For instance, our last house has all moveable walls in it. It is three bedrooms when I talk to the appraiser, but when I talk to some young urban hipster who wants to buy it there are no bedrooms. It’s a loft space, and it’s all done with moveable walls and closets. You’d never find a builder doing it and you’re never going to find people with very limited budgets. That’s one thing that we’ve stumbled into that we really enjoy.
Houses, or other structures in the future: I’ve been invited to do a lot of different kinds of projects, and I’m open to the possibilities. There is a distinct advantage to doing a residence from a student’s standpoint because there are problems that need to be solved in every case that I think are important lessons for them to learn—everything from the sewer tap and driveway widths to zoning standards and neighborhood associations. There’s the whole gamut of experience that this brings into play that goes well beyond the hammer and nail.

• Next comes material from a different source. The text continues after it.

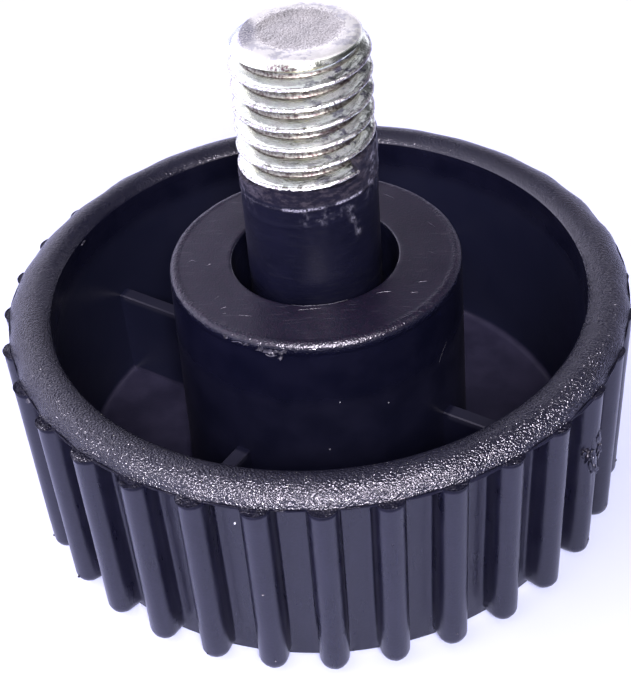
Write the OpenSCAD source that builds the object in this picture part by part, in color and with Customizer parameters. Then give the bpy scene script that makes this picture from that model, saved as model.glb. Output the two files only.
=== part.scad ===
// Knurled cap knob with a moulded-in threaded stud.
// The knob stands on its closed face, open side and stud upwards.
// Origin: centre of the closed face. +Z runs along the stud. One rib lies on +X.
// Two physical pieces: a one-piece plastic moulding and the steel bolt it was moulded around.

/* [Cup] */
// Outer radius of the rim, above the parting line
rim_r = 18.7; // [18.4:0.05:18.9]
// Height of the parting line, where the two mould halves met
parting_z = 13.3; // [12:0.1:15]
// Height of the rim's rounded crown above the parting line
rim_crown = 0.97; // [0.8:0.01:1.1]
// Radius of the arc that rounds the rim's section
rim_arc = 1.47; // [1.4:0.01:1.6]
// Outer radius of the wall between the ribs, at the closed face
wall_r_foot = 16.95; // [16.7:0.05:17.1]
// Outer radius of the wall between the ribs, at the parting line
wall_r_top = 17.4; // [17.3:0.05:17.7]
// Inner radius of the cup at its floor
cavity_r_floor = 15.8; // [15.2:0.1:16]
// Inner radius of the cup at its mouth
cavity_r_mouth = 16.25; // [16:0.05:16.4]
// Thickness of the closed end
floor_t = 1.3; // [1.3:0.1:2]
// Radius of the edge round the closed face
edge_r = 0.25; // [0.1:0.05:0.5]
// Radius of the fillets where walls meet the floor
floor_fillet = 0.5; // [0.2:0.1:0.8]

/* [Knurl ribs] */
// Number of grip ribs
rib_count = 32; // [24:4:36]
// Radius of each round-nosed rib
rib_r = 0.86; // [0.75:0.01:1]
// How much narrower a rib's foot is than its round, on each side
rib_waist = 0.07; // [0.03:0.01:0.2]
// Distance from the knob's axis to a rib's axis, at the closed face
rib_axis_foot = 17.78; // [17.5:0.02:17.8]
// Distance from the knob's axis to a rib's axis, at the parting line
rib_axis_top = 18.13; // [18:0.01:18.4]
// Gap between a rib's ball nose and the closed face's plane
rib_nose_gap = 0.2; // [0.1:0.05:0.6]

/* [Webs] */
// Number of stiffening webs between hub and cup wall
web_count = 4; // [3:1:6]
// Thickness of a web
web_t = 0.95; // [0.8:0.05:1.6]
// Height of the webs' top edge above the closed face
web_top = 7.6; // [4:0.1:12]
// Angle of the first web from +X
web_phase = -33.75; // [-45:0.25:45]

/* [Hub] */
// Outer radius of the hub at its end face
hub_r = 8.78; // [8.3:0.01:9]
// Height of the hub's end face
hub_top = 16.2; // [15:0.1:18]
// Outer radius of the hub at the floor
hub_r_foot = 9; // [9:0.05:9.8]
// Radius of the hub's outer edge
hub_edge = 0.45; // [0.2:0.05:0.8]
// Radius of the recess in the hub's end face
recess_r = 5; // [4.6:0.05:5.6]
// Height of the recess floor
recess_floor = 10.9; // [9:0.1:13]
// Outer radius of the plastic sleeve round the stud
sleeve_r = 4; // [3.95:0.01:4.3]
// Height where the sleeve ends and the bare thread begins
sleeve_top = 23.8; // [20:0.1:26]

/* [Stud] */
// Crest radius of the thread (M8)
thread_r = 3.93; // [3.9:0.01:4]
// Height of the stud's end
stud_top = 31.1; // [29:0.1:36]
// Size of the bevel at the stud's end
stud_bevel = 0.65; // [0.4:0.05:0.9]
// Mean radius of the thread where the plastic fills it (pitch radius)
shank_r = 3.6; // [3.3:0.05:3.7]
// Width across flats of the moulded-in hexagon head
head_af = 13; // [11:0.5:13]
// Height of the head's flat face above the closed face
head_foot = 0.8; // [0.6:0.1:1.5]
// Thickness of the head
head_t = 5.3; // [4:0.1:6]

/* [Hidden] */
$fn = 96;

// The crown arc runs from the rim's outer lower corner over the top to the
// mouth's inner edge: a circle that is highest inside the rim's width.
crown_c = [rim_r - sqrt(2 * rim_crown * rim_arc - rim_crown * rim_crown),
           parting_z + rim_crown - rim_arc];
rib_tilt = atan((rib_axis_top - rib_axis_foot) / parting_z);
cavity_tilt = atan((cavity_r_mouth - cavity_r_floor) / (parting_z + 0.85 - floor_t));
mouth_over = 3;

// Outer section of the cup below the parting line, with a rounded lower edge.
module wall_section() {
    difference() {
        polygon([[0, 0], [wall_r_foot, 0], [wall_r_top, parting_z], [0, parting_z]]);
        translate([wall_r_foot - edge_r, 0]) difference() {
            translate([0, -1]) square([2, edge_r + 1]);
            translate([0, edge_r]) circle(r = edge_r);
        }
    }
}

// Convex lip above the parting line.
module rim_section() {
    intersection() {
        translate(crown_c) circle(r = rim_arc);
        translate([crown_c[0] - rim_arc, parting_z])
            square([rim_r - crown_c[0] + rim_arc, 2 * rim_crown]);
    }
    translate([0, parting_z - 0.5]) square([crown_c[0], rim_crown * 0.5 + 0.5]);
}

// Half of the cavity, from the axis out to the drafted inner wall.
module cavity_section() {
    over = mouth_over * tan(cavity_tilt);
    difference() {
        polygon([[0, floor_t],
                 [cavity_r_floor, floor_t],
                 [cavity_r_mouth + over, parting_z + 0.85 + mouth_over],
                 [0, parting_z + 0.85 + mouth_over]]);
        // fillet left standing in the corner
        difference() {
            translate([cavity_r_floor - floor_fillet, floor_t - 1])
                square([2, floor_fillet + 1]);
            translate([cavity_r_floor - floor_fillet, floor_t + floor_fillet])
                circle(r = floor_fillet);
            translate([cavity_r_floor - floor_fillet, floor_t + floor_fillet])
                square([3, 1]);
        }
    }
}

// Hub section with a rounded outer edge and a fillet at the floor.
module hub_section() {
    difference() {
        polygon([[0, 0.5], [hub_r_foot, 0.5], [hub_r_foot, floor_t],
                 [hub_r, hub_top], [0, hub_top]]);
        translate([hub_r - hub_edge, hub_top - hub_edge]) difference() {
            square([2, 2]);
            circle(r = hub_edge);
        }
    }
    // fillet at the floor
    difference() {
        translate([hub_r_foot - 0.2, floor_t - 0.2])
            square([floor_fillet + 0.2, floor_fillet + 0.2]);
        translate([hub_r_foot + floor_fillet, floor_t + floor_fillet])
            circle(r = floor_fillet);
    }
}

// One rib: a round rod with a ball nose, joined to the wall by a slightly
// narrower foot, the whole leaning outwards with the mould's draft.
module rib() {
    z0 = rib_nose_gap + rib_r;
    foot = rib_r - rib_waist;
    translate([rib_axis_foot + z0 * tan(rib_tilt), 0, z0]) rotate([0, rib_tilt, 0]) {
        rotate_extrude($fn = 48) intersection() {
            union() {
                circle(r = rib_r, $fn = 48);
                square([rib_r, parting_z + 1]);
            }
            translate([0, -rib_r - 1]) square([rib_r + 1, parting_z + 4]);
        }
        translate([-1.1, 0, 0]) rotate([90, 0, 90]) linear_extrude(1.1) union() {
            circle(r = foot, $fn = 48);
            translate([-foot, 0]) square([2 * foot, parting_z + 1]);
        }
    }
}

module ribs() {
    intersection() {
        for (k = [0 : rib_count - 1]) rotate([0, 0, k * 360 / rib_count]) rib();
        cylinder(r = rim_r + 3, h = parting_z);
    }
}

module webs() {
    for (k = [0 : web_count - 1])
        rotate([0, 0, web_phase + k * 360 / web_count])
            translate([hub_r - 0.6, -web_t / 2, floor_t - 0.3])
                cube([cavity_r_floor - hub_r + 1.1, web_t, web_top - floor_t + 0.3]);
}

// The stud: a hexagon-head bolt, head down in the closed end.
module stud_solid() {
    // head, with its corners turned off on the face away from the thread
    intersection() {
        translate([0, 0, head_foot])
            cylinder(r = head_af / 2 / cos(30), h = head_t, $fn = 6);
        translate([0, 0, head_foot])
            rotate_extrude() polygon([[0, 0], [head_af * 0.475, 0],
                [head_af * 0.62, head_af * 0.145 * tan(30)], [head_af * 0.62, head_t], [0, head_t]]);
    }
    translate([0, 0, head_foot + head_t - 0.5])
        cylinder(r = shank_r, h = sleeve_top - head_foot - head_t + 1);
    translate([0, 0, sleeve_top])
        cylinder(r = thread_r, h = stud_top - stud_bevel - sleeve_top);
    translate([0, 0, stud_top - stud_bevel])
        cylinder(r1 = thread_r, r2 = thread_r - stud_bevel, h = stud_bevel);
}

module knob_body() {
    color([0.09, 0.09, 0.12])
    difference() {
        union() {
            difference() {
                union() {
                    rotate_extrude() { wall_section(); rim_section(); }
                    ribs();
                }
                rotate_extrude() cavity_section();
            }
            rotate_extrude() hub_section();
            webs();
            // sleeve of plastic that crept up the thread
            translate([0, 0, recess_floor - 1])
                cylinder(r = sleeve_r, h = sleeve_top - recess_floor + 1);
        }
        // ring-shaped recess, leaving the sleeve standing round the stud
        translate([0, 0, recess_floor]) difference() {
            cylinder(r = recess_r, h = hub_top);
            translate([0, 0, -1]) cylinder(r = sleeve_r, h = hub_top + 2);
        }
        stud_solid();
    }
}

module threaded_stud() {
    color([0.78, 0.8, 0.78]) stud_solid();
}

knob_body();
threaded_stud();
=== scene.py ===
import math

import bpy
import bmesh
import numpy as np
from mathutils import Matrix, Vector


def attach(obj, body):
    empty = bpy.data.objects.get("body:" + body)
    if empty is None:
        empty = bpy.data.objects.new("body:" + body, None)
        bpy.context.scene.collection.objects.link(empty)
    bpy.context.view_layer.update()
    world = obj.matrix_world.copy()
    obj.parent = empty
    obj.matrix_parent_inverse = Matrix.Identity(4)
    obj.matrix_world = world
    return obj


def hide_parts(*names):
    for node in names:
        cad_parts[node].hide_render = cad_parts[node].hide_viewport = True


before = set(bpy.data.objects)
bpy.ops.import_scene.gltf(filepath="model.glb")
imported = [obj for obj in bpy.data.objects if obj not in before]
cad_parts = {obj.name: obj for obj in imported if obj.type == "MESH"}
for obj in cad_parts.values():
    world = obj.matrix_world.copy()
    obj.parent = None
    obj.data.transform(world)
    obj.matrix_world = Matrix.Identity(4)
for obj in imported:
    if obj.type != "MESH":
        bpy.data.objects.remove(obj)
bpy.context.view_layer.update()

MM = 0.001
TAU = 2 * math.pi

# ---------------------------------------------------------------- sizes (mm)
RIBS = 32
RIB_R = 0.86
NOSE_Z = 0.2 + RIB_R
PART_Z = 13.3
RIM_R = 18.7
CROWN_R = 1.47
CROWN_X = RIM_R - math.sqrt(2 * 0.97 * CROWN_R - 0.97 ** 2)
CROWN_Z = PART_Z + 0.97 - CROWN_R
HUB_TOP = 16.2
HUB_R = 8.78
RECESS_R = 5.0
PITCH = 1.25
CREST_R = 3.93
STUD_TOP = 31.1
TURN = math.radians(1.7755)
# The two mould halves didn't meet exactly: the half with the ribs sits this far off the axis.
SHIFT = np.array([-0.170, -0.270, 0.0])


# the rim's outline isn't a true circle: how far it stands out (mm) at each azimuth
RIM_AZ = [-160, -20, -5, 5, 14, 17.5, 24, 31, 34, 45, 60, 75, 105, 122, 126, 130, 134.5, 138, 141, 144, 149, 155, 162, 167, 175, 182, 190, 200]
RIM_OUT = [0, 0, 0, .1, .19, .1, .2, .14, .17, .07, .02, 0, 0, -.02, -.05, -.17, -.03, -.12, -.24, -.15, 0, 0, .12, .12, .2, .15, .05, 0]


def rim_out(az):
    return np.interp((np.asarray(az, float) + 160) % 360 - 160, RIM_AZ, RIM_OUT)


def rib_axis(z):
    return 17.78 + 0.35 * z / PART_Z


def wall_r(z):
    return 16.95 + 0.45 * z / PART_Z


# ---------------------------------------------------------------- noise
def _hash(ix, iy, iz, seed):
    h = (ix.astype(np.int64) * 374761393 + iy.astype(np.int64) * 668265263
         + iz.astype(np.int64) * 2147483647 + seed * 974634777)
    h = (h ^ (h >> 13)) * 1274126177
    h &= 0x7FFFFFFFFFFF
    h = (h ^ (h >> 16)) & 0xFFFFFF
    return h / float(0xFFFFFF) * 2 - 1


def noise3(p, scale, seed=0):
    """Smooth value noise in [-1, 1] at points p (n, 3), features of size scale."""
    q = np.asarray(p, float) / scale
    i = np.floor(q).astype(np.int64)
    f = q - i
    f = f * f * (3 - 2 * f)
    out = 0
    for dx in (0, 1):
        for dy in (0, 1):
            for dz in (0, 1):
                w = ((f[:, 0] if dx else 1 - f[:, 0]) * (f[:, 1] if dy else 1 - f[:, 1])
                     * (f[:, 2] if dz else 1 - f[:, 2]))
                out = out + w * _hash(i[:, 0] + dx, i[:, 1] + dy, i[:, 2] + dz, seed)
    return out


def fractal(p, scale, seed=0, octaves=3):
    out, amp, tot = 0, 1.0, 0
    for k in range(octaves):
        out = out + amp * noise3(p, scale / 2 ** k, seed + 17 * k)
        tot += amp
        amp *= 0.5
    return out / tot


def cyl(r, th, z):
    r, th, z = np.broadcast_arrays(np.asarray(r, float), np.asarray(th, float), np.asarray(z, float))
    return np.stack([r * np.cos(th), r * np.sin(th), z], 1)


def smooth(x, a, b):
    t = np.clip((np.asarray(x, float) - a) / (b - a), 0, 1)
    return t * t * (3 - 2 * t)


def bump(x, c, w):
    return np.exp(-((np.asarray(x, float) - c) / w) ** 2)


def wrap(a):
    """Angle difference wrapped to (-180, 180], degrees."""
    return (np.asarray(a, float) + 180) % 360 - 180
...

I go out of my way to explain to a lot of people that this is a comprehensive design experience. It’s hard, but the building is almost incidental in the process. There’s so much to deal with. We produce construction documents. We have everything engineered, we have city officials who don’t like us because the work is so different, and on and on and on. That part of the experience is an integral aspect of the program, and I wouldn’t want to lose any part of that.
I’m actually starting now a Capstone studio so that I can have people from the profession come, as well as people from other schools. [For] somebody in an office to take a six-month leave of absence to come and have this kind of experience I think would be great. We have had a lot of people who have seen what we do and say that they only wish they’d had that experience when they were in school because the learning curve is just straight up on this.